On a strategic level, CLAS also collaborates with stakeholder organisations to influence policy and legislation.

Project outcomes

Increased access to community land: More land will be made available for people to use and enjoy, for growing, relaxing, learning, encouraging wildlife, and community activities

Better health and well-being: From the physical labour involved in cultivation, healthier eating and improved diets from fresh, seasonal produce, and the convivial, inclusive, therapeutic community spirit that pervades the community growing sites

Stronger communities: Supports community groups to gain skills and self-confidence for engaging with landowners and the planning process. This often leads to other projects which can enrich the local community.

Barriers overcome: Creates opportunities for, and increases trust between, landowners and local community groups so they can work together on a mutually beneficial projects. A significant number of CLAS clients have struggled for months or years to achieve access to land prior to making progress with CLAS advice.

Quotes from participants and beneficiaries

"CLAS has given us impartial technical advice and support which has allowed us to progress with issues concerning access to land."

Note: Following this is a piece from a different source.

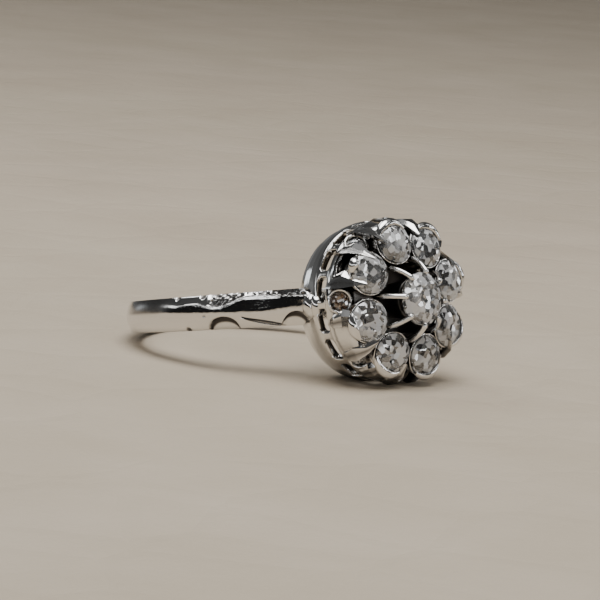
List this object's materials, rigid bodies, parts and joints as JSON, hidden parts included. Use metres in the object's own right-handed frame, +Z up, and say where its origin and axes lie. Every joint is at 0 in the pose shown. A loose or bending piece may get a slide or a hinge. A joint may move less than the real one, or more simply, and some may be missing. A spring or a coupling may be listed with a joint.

Ewan Young, Community Development Officer, Ullapool Development Trust

 

"CLAS provides invaluable strategic and tactical advice for communities and landowners."

Linda Gillespie, Project Manager, Community Ownership Support Services

CSGN Support and Learning

CLAS emerged from CSGN funded research conducted in Scotland in 2010. It reflects the CSGN's desire to promote community growing initiatives and to increase the available growing space across Central Scotland. Without funding from the CSGN the specifically Scottish issues facing landowners and community groups would not have been addressed.

The research for this project highlighted similarities between the work of the Development Trusts Association Scotland (DTAS) on Promoting Asset Transfer and the proposed work of the CLAS. Therefore, both organisations decided it would be sensible to work together to avoid duplication and to benefit from each other's expertise.

Future development of project

CLAS is continuing to develop its online information service. Recent additions to this resource have including a sample lease agreement and a guide for landowners on offering land for community use. CLAS is also contributing to current policy discussions around planning reform and the Community Empowerment and Renewal Bill.